→ **STATED PROBLEM**
Repeat every line below exactly as it reads.

☆ ☆ ☆

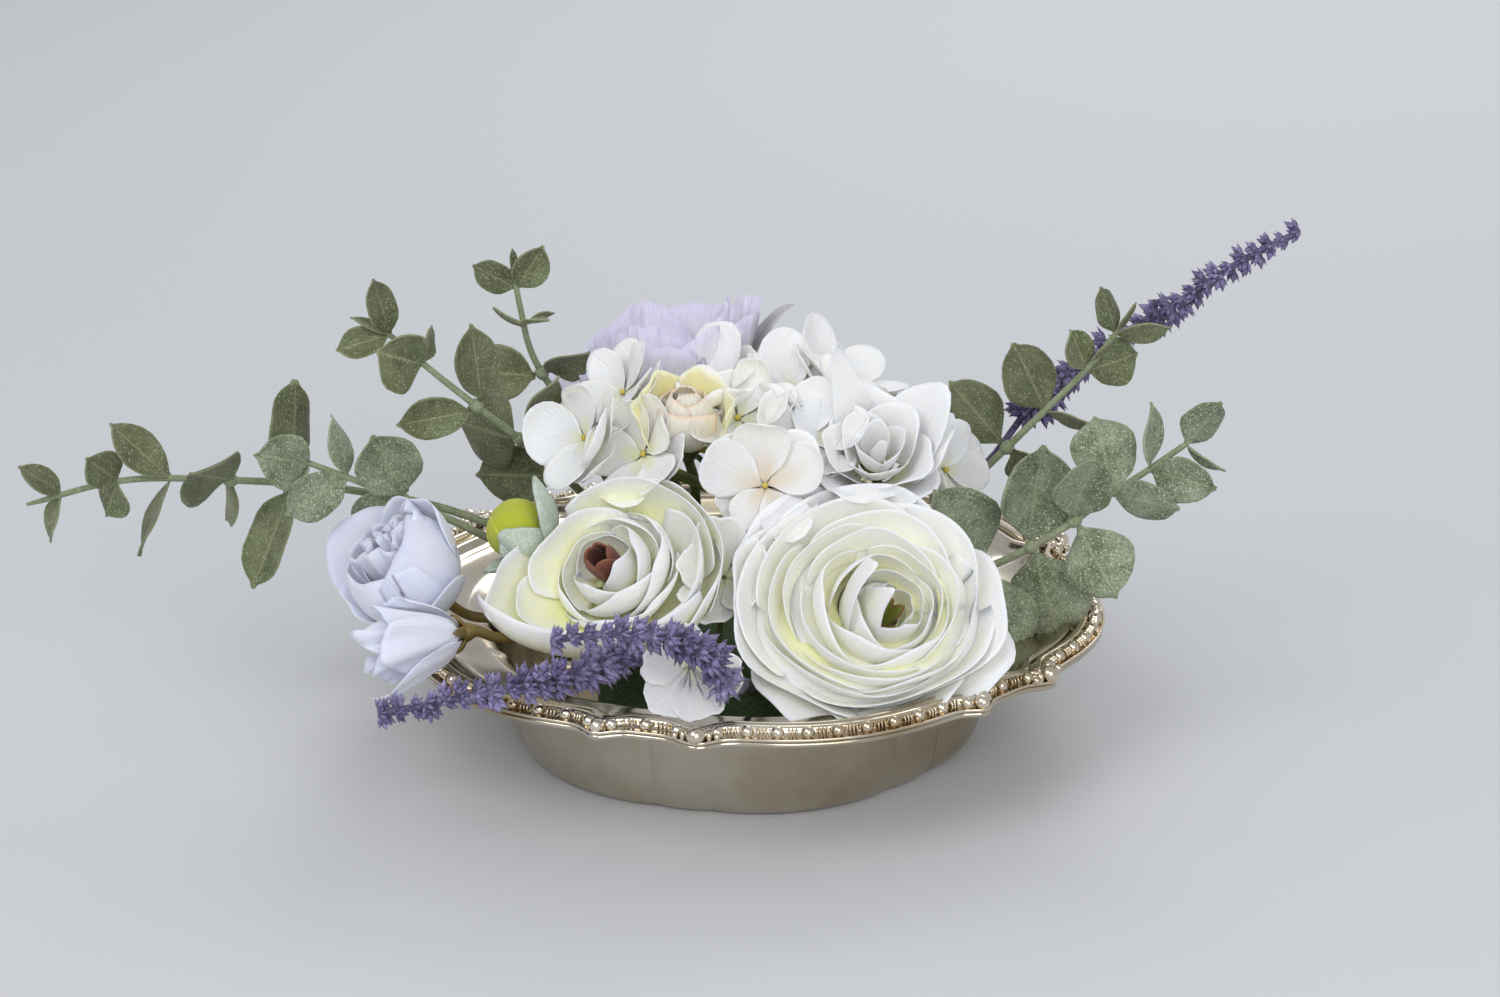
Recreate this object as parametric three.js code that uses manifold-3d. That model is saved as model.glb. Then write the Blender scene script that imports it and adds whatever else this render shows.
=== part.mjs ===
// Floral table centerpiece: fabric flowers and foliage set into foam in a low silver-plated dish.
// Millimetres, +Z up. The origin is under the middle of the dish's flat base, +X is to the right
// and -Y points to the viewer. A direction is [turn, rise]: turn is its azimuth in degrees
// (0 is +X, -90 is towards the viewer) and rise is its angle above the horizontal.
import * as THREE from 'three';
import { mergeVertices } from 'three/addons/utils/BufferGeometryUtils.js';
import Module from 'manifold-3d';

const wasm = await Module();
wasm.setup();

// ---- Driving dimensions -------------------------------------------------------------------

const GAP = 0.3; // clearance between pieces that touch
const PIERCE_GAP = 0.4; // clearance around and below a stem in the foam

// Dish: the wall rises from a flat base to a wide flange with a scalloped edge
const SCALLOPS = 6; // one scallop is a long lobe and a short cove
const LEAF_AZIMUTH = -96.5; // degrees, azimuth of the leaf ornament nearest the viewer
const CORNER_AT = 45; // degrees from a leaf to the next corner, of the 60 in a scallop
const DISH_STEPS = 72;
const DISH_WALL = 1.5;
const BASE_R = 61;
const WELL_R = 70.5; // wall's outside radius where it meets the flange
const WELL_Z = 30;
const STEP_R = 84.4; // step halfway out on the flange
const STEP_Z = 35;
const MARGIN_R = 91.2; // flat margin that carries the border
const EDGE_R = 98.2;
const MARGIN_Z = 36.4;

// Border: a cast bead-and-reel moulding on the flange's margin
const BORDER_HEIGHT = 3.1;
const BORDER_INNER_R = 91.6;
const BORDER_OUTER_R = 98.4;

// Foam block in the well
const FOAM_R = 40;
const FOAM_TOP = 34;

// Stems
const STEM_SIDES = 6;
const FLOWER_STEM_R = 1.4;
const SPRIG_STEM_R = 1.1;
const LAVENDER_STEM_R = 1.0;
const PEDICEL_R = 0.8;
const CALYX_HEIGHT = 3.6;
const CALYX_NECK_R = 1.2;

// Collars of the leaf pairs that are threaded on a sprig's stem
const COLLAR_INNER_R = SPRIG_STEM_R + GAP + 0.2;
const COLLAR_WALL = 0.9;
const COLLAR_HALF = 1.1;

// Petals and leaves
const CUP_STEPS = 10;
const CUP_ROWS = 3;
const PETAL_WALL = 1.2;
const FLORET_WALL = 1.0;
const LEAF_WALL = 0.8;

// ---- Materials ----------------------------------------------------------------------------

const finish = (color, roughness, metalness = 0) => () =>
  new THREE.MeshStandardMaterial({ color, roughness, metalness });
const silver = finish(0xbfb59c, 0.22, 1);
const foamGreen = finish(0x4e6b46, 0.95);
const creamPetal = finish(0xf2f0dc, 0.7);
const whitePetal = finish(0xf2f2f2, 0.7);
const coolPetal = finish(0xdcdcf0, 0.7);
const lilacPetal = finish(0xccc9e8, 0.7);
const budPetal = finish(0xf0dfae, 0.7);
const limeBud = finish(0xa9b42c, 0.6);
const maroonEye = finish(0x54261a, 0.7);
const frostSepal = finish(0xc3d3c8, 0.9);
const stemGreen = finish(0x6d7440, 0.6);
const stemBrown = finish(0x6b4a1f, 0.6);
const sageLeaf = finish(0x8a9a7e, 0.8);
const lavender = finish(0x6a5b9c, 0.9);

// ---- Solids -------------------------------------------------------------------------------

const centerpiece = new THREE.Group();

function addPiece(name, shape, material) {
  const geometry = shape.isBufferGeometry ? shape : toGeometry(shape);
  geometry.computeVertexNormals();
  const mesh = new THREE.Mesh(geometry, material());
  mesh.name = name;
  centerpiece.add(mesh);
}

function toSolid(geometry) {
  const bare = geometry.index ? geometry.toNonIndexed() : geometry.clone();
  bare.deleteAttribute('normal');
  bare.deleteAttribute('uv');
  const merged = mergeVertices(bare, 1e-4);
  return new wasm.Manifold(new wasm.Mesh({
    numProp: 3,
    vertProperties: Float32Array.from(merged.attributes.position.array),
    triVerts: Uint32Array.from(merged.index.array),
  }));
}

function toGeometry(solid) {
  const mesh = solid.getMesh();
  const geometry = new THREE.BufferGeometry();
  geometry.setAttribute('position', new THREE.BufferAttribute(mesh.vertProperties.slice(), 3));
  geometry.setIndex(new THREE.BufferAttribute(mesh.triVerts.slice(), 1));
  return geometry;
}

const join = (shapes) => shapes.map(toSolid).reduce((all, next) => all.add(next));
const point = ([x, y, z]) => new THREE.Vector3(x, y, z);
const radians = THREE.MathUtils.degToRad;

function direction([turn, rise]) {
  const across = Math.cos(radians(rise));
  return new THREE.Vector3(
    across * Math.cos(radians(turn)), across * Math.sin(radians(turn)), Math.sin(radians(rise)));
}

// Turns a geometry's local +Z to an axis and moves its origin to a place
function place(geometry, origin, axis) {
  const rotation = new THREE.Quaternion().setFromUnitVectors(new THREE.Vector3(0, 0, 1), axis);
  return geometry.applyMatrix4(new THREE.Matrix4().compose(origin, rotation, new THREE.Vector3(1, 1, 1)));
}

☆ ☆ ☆

→ **EXERCISE SOLUTION**
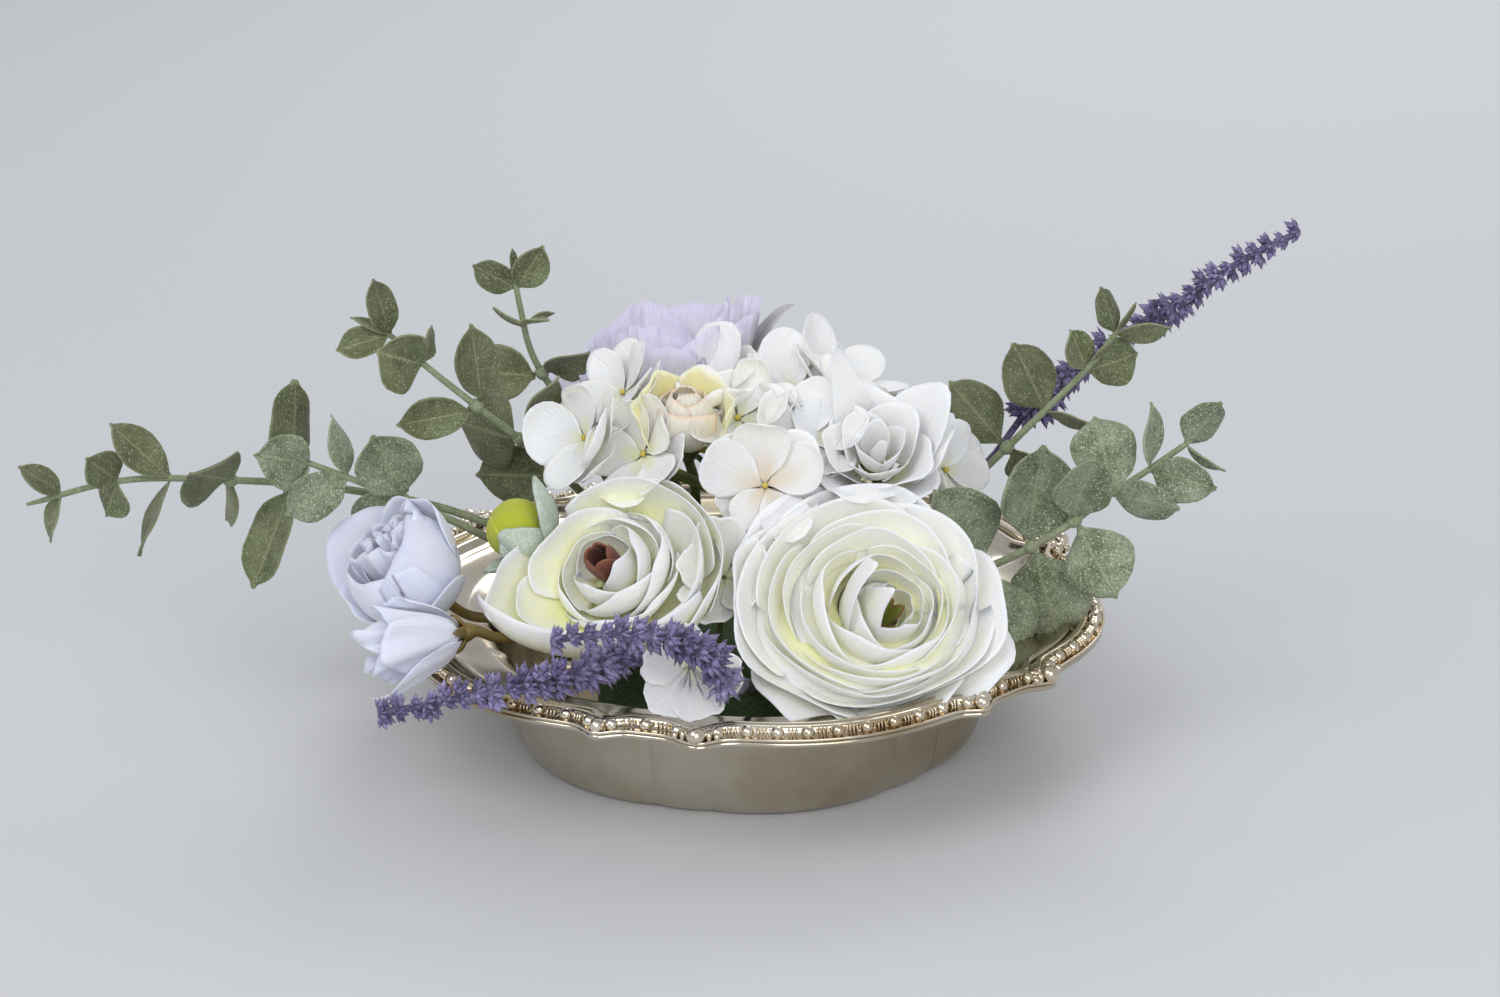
Recreate this object as parametric three.js code that uses manifold-3d. That model is saved as model.glb. Then write the Blender scene script that imports it and adds whatever else this render shows.
=== part.mjs ===
// Floral table centerpiece: fabric flowers and foliage set into foam in a low silver-plated dish.
// Millimetres, +Z up. The origin is under the middle of the dish's flat base, +X is to the right
// and -Y points to the viewer. A direction is [turn, rise]: turn is its azimuth in degrees
// (0 is +X, -90 is towards the viewer) and rise is its angle above the horizontal.
import * as THREE from 'three';
import { mergeVertices } from 'three/addons/utils/BufferGeometryUtils.js';
import Module from 'manifold-3d';

const wasm = await Module();
wasm.setup();

// ---- Driving dimensions -------------------------------------------------------------------

const GAP = 0.3; // clearance between pieces that touch
const PIERCE_GAP = 0.4; // clearance around and below a stem in the foam

// Dish: the wall rises from a flat base to a wide flange with a scalloped edge
const SCALLOPS = 6; // one scallop is a long lobe and a short cove
const LEAF_AZIMUTH = -96.5; // degrees, azimuth of the leaf ornament nearest the viewer
const CORNER_AT = 45; // degrees from a leaf to the next corner, of the 60 in a scallop
const DISH_STEPS = 72;
const DISH_WALL = 1.5;
const BASE_R = 61;
const WELL_R = 70.5; // wall's outside radius where it meets the flange
const WELL_Z = 30;
const STEP_R = 84.4; // step halfway out on the flange
const STEP_Z = 35;
const MARGIN_R = 91.2; // flat margin that carries the border
const EDGE_R = 98.2;
const MARGIN_Z = 36.4;

// Border: a cast bead-and-reel moulding on the flange's margin
const BORDER_HEIGHT = 3.1;
const BORDER_INNER_R = 91.6;
const BORDER_OUTER_R = 98.4;

// Foam block in the well
const FOAM_R = 40;
const FOAM_TOP = 34;

// Stems
const STEM_SIDES = 6;
const FLOWER_STEM_R = 1.4;
const SPRIG_STEM_R = 1.1;
const LAVENDER_STEM_R = 1.0;
const PEDICEL_R = 0.8;
const CALYX_HEIGHT = 3.6;
const CALYX_NECK_R = 1.2;

// Collars of the leaf pairs that are threaded on a sprig's stem
const COLLAR_INNER_R = SPRIG_STEM_R + GAP + 0.2;
const COLLAR_WALL = 0.9;
const COLLAR_HALF = 1.1;

// Petals and leaves
const CUP_STEPS = 10;
const CUP_ROWS = 3;
const PETAL_WALL = 1.2;
const FLORET_WALL = 1.0;
const LEAF_WALL = 0.8;

// ---- Materials ----------------------------------------------------------------------------

const finish = (color, roughness, metalness = 0) => () =>
  new THREE.MeshStandardMaterial({ color, roughness, metalness });
const silver = finish(0xbfb59c, 0.22, 1);
const foamGreen = finish(0x4e6b46, 0.95);
const creamPetal = finish(0xf2f0dc, 0.7);
const whitePetal = finish(0xf2f2f2, 0.7);
const coolPetal = finish(0xdcdcf0, 0.7);
const lilacPetal = finish(0xccc9e8, 0.7);
const budPetal = finish(0xf0dfae, 0.7);
const limeBud = finish(0xa9b42c, 0.6);
const maroonEye = finish(0x54261a, 0.7);
const frostSepal = finish(0xc3d3c8, 0.9);
const stemGreen = finish(0x6d7440, 0.6);
const stemBrown = finish(0x6b4a1f, 0.6);
const sageLeaf = finish(0x8a9a7e, 0.8);
const lavender = finish(0x6a5b9c, 0.9);

// ---- Solids -------------------------------------------------------------------------------

const centerpiece = new THREE.Group();

function addPiece(name, shape, material) {
  const geometry = shape.isBufferGeometry ? shape : toGeometry(shape);
  geometry.computeVertexNormals();
  const mesh = new THREE.Mesh(geometry, material());
  mesh.name = name;
  centerpiece.add(mesh);
}

function toSolid(geometry) {
  const bare = geometry.index ? geometry.toNonIndexed() : geometry.clone();
  bare.deleteAttribute('normal');
  bare.deleteAttribute('uv');
  const merged = mergeVertices(bare, 1e-4);
  return new wasm.Manifold(new wasm.Mesh({
    numProp: 3,
    vertProperties: Float32Array.from(merged.attributes.position.array),
    triVerts: Uint32Array.from(merged.index.array),
  }));
}

function toGeometry(solid) {
  const mesh = solid.getMesh();
  const geometry = new THREE.BufferGeometry();
  geometry.setAttribute('position', new THREE.BufferAttribute(mesh.vertProperties.slice(), 3));
  geometry.setIndex(new THREE.BufferAttribute(mesh.triVerts.slice(), 1));
  return geometry;
}

const join = (shapes) => shapes.map(toSolid).reduce((all, next) => all.add(next));
const point = ([x, y, z]) => new THREE.Vector3(x, y, z);
const radians = THREE.MathUtils.degToRad;

function direction([turn, rise]) {
  const across = Math.cos(radians(rise));
  return new THREE.Vector3(
    across * Math.cos(radians(turn)), across * Math.sin(radians(turn)), Math.sin(radians(rise)));
}

// Turns a geometry's local +Z to an axis and moves its origin to a place
function place(geometry, origin, axis) {
  const rotation = new THREE.Quaternion().setFromUnitVectors(new THREE.Vector3(0, 0, 1), axis);
  return geometry.applyMatrix4(new THREE.Matrix4().compose(origin, rotation, new THREE.Vector3(1, 1, 1)));
}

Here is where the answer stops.